[Start of Information supplied]

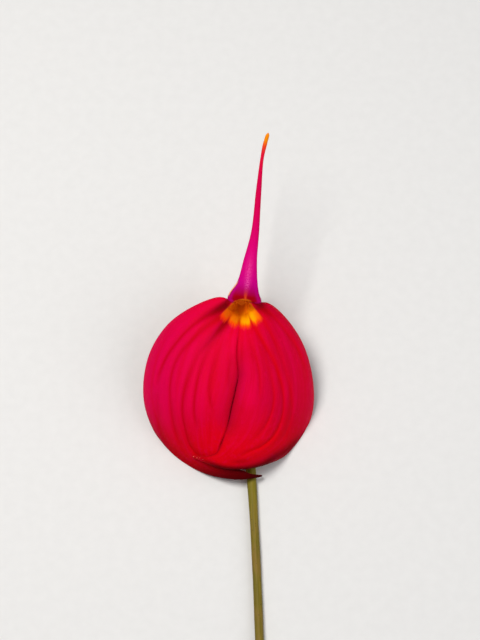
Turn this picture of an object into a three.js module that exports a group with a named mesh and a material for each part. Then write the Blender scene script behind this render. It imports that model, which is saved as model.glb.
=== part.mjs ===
// A picked Masdevallia flower, lying on its back on a level surface.
// Units are millimetres, +Z is up, and the stalk runs away along -Y.
//
// The flower is worked out in its own frame first: x to the right, u up the face and n out of the face.
// Its three sepals are one grown piece: a bent tube that opens into two broad lateral sepals, fused
// along their upper third, and one dorsal sepal drawn out into a long tail. Everything else follows the
// line of the stalk, which leaves the mouth backwards, bends under the flower and lies on the surface.

import * as THREE from 'three';

// ---------------------------------------------------------------- driving dimensions

const FACE_TILT = THREE.MathUtils.degToRad(20); // the face leans this far from level
const FACE_HEIGHT = 26.4; // the flower frame's origin stands this far above the surface
const SEPAL_THICKNESS = 0.8;

const MOUTH = { x: 0.4, u: -1.4, n: -5.0, across: 3.3, along: 2.9 }; // the rim of the tube, an ellipse
const MOUTH_RISE = THREE.MathUtils.degToRad(35); // the tube leaves the mouth this far above straight back
const SINUS = THREE.MathUtils.degToRad(38); // where dorsal and lateral sepals part, above the mouth's sides
const NECK_STRAIGHT = 3.0;
const PEDICEL_RADIUS = 1.45;
const TUBE_LENGTH = 17.0;
const TUBE_RADIUS = 2.9;
const TUBE_END_RADIUS = 1.65;
const CHIN = 1.1; // how far the tube bulges on its inner side, just before the ovary
const TUBE_RINGS = [1.2, 2.6, 4.2, 6, 8, 10, 11.8, 13.2, 14.4, 15.3, 16, 16.6, TUBE_LENGTH]; // from the mouth

const FACE_CENTRE = [-3.35, -24.7]; // middle of the two lateral sepals together
const FACE_HALF = [24.65, 26.3];
const FACE_ROUNDNESS = 0.9; // 0 is a cone and 1 a half ball
const RIM_DEPTH = 12.0; // how far the rim falls back, changed by [degrees from +x, degrees wide, mm]
const RIM_CHANGES = [[-80, 30, -8.2], [-33, 18, 1.4], [92, 50, -5.4]];
const FUSED = 0.36; // the lateral sepals are one up to this share of the seam
const SEAM_GAP = 0.5; // between their free edges
const SEAM_STEP = { deep: 1.1, wide: 1.7 }; // the right sepal lies this much lower along the free seam
const TIP_LIFT = 0.95; // the right tip passes this far in front of the face, and the left one behind
const GROOVES = [0.28, 0.45, 0.58, 0.71, 0.86]; // veins, as shares of the way from seam to margin
const GROOVE_DEPTH = 0.24;
const SEAM_COLUMNS = [0, 0.07, 0.14, 0.21]; // grid columns before the first vein
const ROWS = 26;

const SEAT = 0.3; // clearance wherever one piece sits on another
const OVARY = { length: 8.0, radius: 1.75, ribs: 6, rib: 0.13 };
const BRACT = { start: 44.0, length: 16.0, radius: 2.4, cup: 5.0, point: 3.0 };
const SCAPE = { radius: 1.25, length: 116.0, slant: 0.9 };
const SHEATH = { start: 132.0, length: 15.0, radius: 2.15, point: 2.2 };
const FLAT = 0.12; // pieces on the surface are flattened this much where they lie

// Margins of the lateral sepals in the flower frame, from the mouth to each tip.
const LEFT_MARGIN = [
  [-4.0, 1.4], [-6.4, 1.6], [-13.6, -1.2], [-20.9, -6.4], [-26.2, -14.9], [-28.0, -25.9],
  [-26.4, -34.0], [-20.8, -43.4], [-12.0, -49.0], [-2.6, -51.0], [6.4, -50.4],
];
const SEAM = [[-0.75, -11.0], [-0.9, -16.0], [-0.65, -21.0], [-2.7, -30.0], [-4.2, -37.6], [-5.7, -41.8]];
const LEFT_TIP = [[-5.8, -44.0], [-2.8, -47.6], [6.0, -49.8]];
const RIGHT_MARGIN = [
  [5.6, 0.25], [8.4, -0.1], [13.3, -4.2], [18.6, -12.4], [21.3, -23.4], [20.6, -33.2],
  [15.6, -42.4], [7.0, -47.0], [-4.0, -48.0], [-13.8, -44.9],
];
const RIGHT_TIP = [[-7.1, -43.7], [-9.6, -44.5], [-13.7, -44.4]];

// The dorsal sepal's middle line, as [x, u, n, half width], from its broad skirt to the end of its tail.
const DORSAL = [
  [1.3, 0.8, -3.0, 4.95], [1.35, 2.1, -2.5, 4.55], [2.1, 5.9, -2.4, 2.85], [3.15, 12.4, -3.4, 1.75],
  [4.4, 21.0, -5.2, 1.05], [5.3, 32.7, -6.2, 0.7], [6.4, 42.0, -5.2, 0.45], [7.3, 46.4, -4.2, 0.5],
  [8.2, 49.4, -3.2, 0.36],
];
const DORSAL_COLUMNS = [-1, -0.62, -0.22, 0.22, 0.62, 1]; // from its right edge to its left
const DORSAL_ROWS = 24;
const SKIRT_LEAN = 0.16; // the left corner of the skirt stands higher than the right one
const SKIRT_DROOP = 0.6; // both corners hang a little
const DORSAL_CROWN = 0.32; // how far its edges fall back, as a share of its half width

// ---------------------------------------------------------------- small helpers

const smooth = (from, to, value) => THREE.MathUtils.smoothstep(value, from, to);
const bump = (value, centre, width) => Math.exp(-(((value - centre) / width) ** 2));

function curveThrough(points) {
  const places = points.map(([x, u, n = 0]) => new THREE.Vector3(x, u, n));
  return new THREE.CatmullRomCurve3(places, false, 'centripetal');
}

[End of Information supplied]

**Stated problem**
Recopy all the lines exactly as they appear.

**Answer in full**
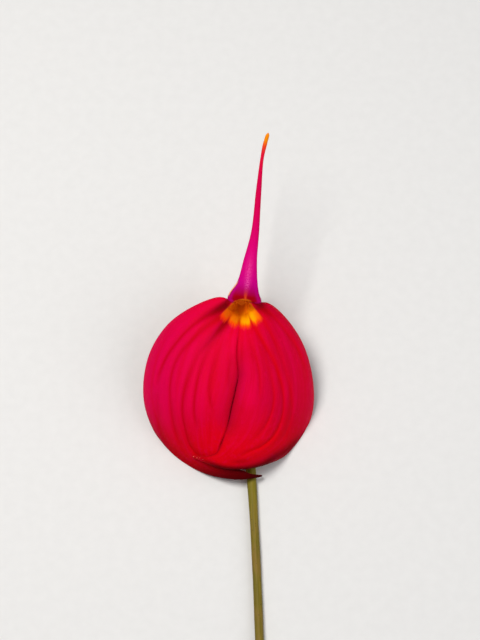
Turn this picture of an object into a three.js module that exports a group with a named mesh and a material for each part. Then write the Blender scene script behind this render. It imports that model, which is saved as model.glb.
=== part.mjs ===
// A picked Masdevallia flower, lying on its back on a level surface.
// Units are millimetres, +Z is up, and the stalk runs away along -Y.
//
// The flower is worked out in its own frame first: x to the right, u up the face and n out of the face.
// Its three sepals are one grown piece: a bent tube that opens into two broad lateral sepals, fused
// along their upper third, and one dorsal sepal drawn out into a long tail. Everything else follows the
// line of the stalk, which leaves the mouth backwards, bends under the flower and lies on the surface.

import * as THREE from 'three';

// ---------------------------------------------------------------- driving dimensions

const FACE_TILT = THREE.MathUtils.degToRad(20); // the face leans this far from level
const FACE_HEIGHT = 26.4; // the flower frame's origin stands this far above the surface
const SEPAL_THICKNESS = 0.8;

const MOUTH = { x: 0.4, u: -1.4, n: -5.0, across: 3.3, along: 2.9 }; // the rim of the tube, an ellipse
const MOUTH_RISE = THREE.MathUtils.degToRad(35); // the tube leaves the mouth this far above straight back
const SINUS = THREE.MathUtils.degToRad(38); // where dorsal and lateral sepals part, above the mouth's sides
const NECK_STRAIGHT = 3.0;
const PEDICEL_RADIUS = 1.45;
const TUBE_LENGTH = 17.0;
const TUBE_RADIUS = 2.9;
const TUBE_END_RADIUS = 1.65;
const CHIN = 1.1; // how far the tube bulges on its inner side, just before the ovary
const TUBE_RINGS = [1.2, 2.6, 4.2, 6, 8, 10, 11.8, 13.2, 14.4, 15.3, 16, 16.6, TUBE_LENGTH]; // from the mouth

const FACE_CENTRE = [-3.35, -24.7]; // middle of the two lateral sepals together
const FACE_HALF = [24.65, 26.3];
const FACE_ROUNDNESS = 0.9; // 0 is a cone and 1 a half ball
const RIM_DEPTH = 12.0; // how far the rim falls back, changed by [degrees from +x, degrees wide, mm]
const RIM_CHANGES = [[-80, 30, -8.2], [-33, 18, 1.4], [92, 50, -5.4]];
const FUSED = 0.36; // the lateral sepals are one up to this share of the seam
const SEAM_GAP = 0.5; // between their free edges
const SEAM_STEP = { deep: 1.1, wide: 1.7 }; // the right sepal lies this much lower along the free seam
const TIP_LIFT = 0.95; // the right tip passes this far in front of the face, and the left one behind
const GROOVES = [0.28, 0.45, 0.58, 0.71, 0.86]; // veins, as shares of the way from seam to margin
const GROOVE_DEPTH = 0.24;
const SEAM_COLUMNS = [0, 0.07, 0.14, 0.21]; // grid columns before the first vein
const ROWS = 26;

const SEAT = 0.3; // clearance wherever one piece sits on another
const OVARY = { length: 8.0, radius: 1.75, ribs: 6, rib: 0.13 };
const BRACT = { start: 44.0, length: 16.0, radius: 2.4, cup: 5.0, point: 3.0 };
const SCAPE = { radius: 1.25, length: 116.0, slant: 0.9 };
const SHEATH = { start: 132.0, length: 15.0, radius: 2.15, point: 2.2 };
const FLAT = 0.12; // pieces on the surface are flattened this much where they lie

// Margins of the lateral sepals in the flower frame, from the mouth to each tip.
const LEFT_MARGIN = [
  [-4.0, 1.4], [-6.4, 1.6], [-13.6, -1.2], [-20.9, -6.4], [-26.2, -14.9], [-28.0, -25.9],
  [-26.4, -34.0], [-20.8, -43.4], [-12.0, -49.0], [-2.6, -51.0], [6.4, -50.4],
];
const SEAM = [[-0.75, -11.0], [-0.9, -16.0], [-0.65, -21.0], [-2.7, -30.0], [-4.2, -37.6], [-5.7, -41.8]];
const LEFT_TIP = [[-5.8, -44.0], [-2.8, -47.6], [6.0, -49.8]];
const RIGHT_MARGIN = [
  [5.6, 0.25], [8.4, -0.1], [13.3, -4.2], [18.6, -12.4], [21.3, -23.4], [20.6, -33.2],
  [15.6, -42.4], [7.0, -47.0], [-4.0, -48.0], [-13.8, -44.9],
];
const RIGHT_TIP = [[-7.1, -43.7], [-9.6, -44.5], [-13.7, -44.4]];

// The dorsal sepal's middle line, as [x, u, n, half width], from its broad skirt to the end of its tail.
const DORSAL = [
  [1.3, 0.8, -3.0, 4.95], [1.35, 2.1, -2.5, 4.55], [2.1, 5.9, -2.4, 2.85], [3.15, 12.4, -3.4, 1.75],
  [4.4, 21.0, -5.2, 1.05], [5.3, 32.7, -6.2, 0.7], [6.4, 42.0, -5.2, 0.45], [7.3, 46.4, -4.2, 0.5],
  [8.2, 49.4, -3.2, 0.36],
];
const DORSAL_COLUMNS = [-1, -0.62, -0.22, 0.22, 0.62, 1]; // from its right edge to its left
const DORSAL_ROWS = 24;
const SKIRT_LEAN = 0.16; // the left corner of the skirt stands higher than the right one
const SKIRT_DROOP = 0.6; // both corners hang a little
const DORSAL_CROWN = 0.32; // how far its edges fall back, as a share of its half width

// ---------------------------------------------------------------- small helpers

const smooth = (from, to, value) => THREE.MathUtils.smoothstep(value, from, to);
const bump = (value, centre, width) => Math.exp(-(((value - centre) / width) ** 2));

function curveThrough(points) {
  const places = points.map(([x, u, n = 0]) => new THREE.Vector3(x, u, n));
  return new THREE.CatmullRomCurve3(places, false, 'centripetal');
}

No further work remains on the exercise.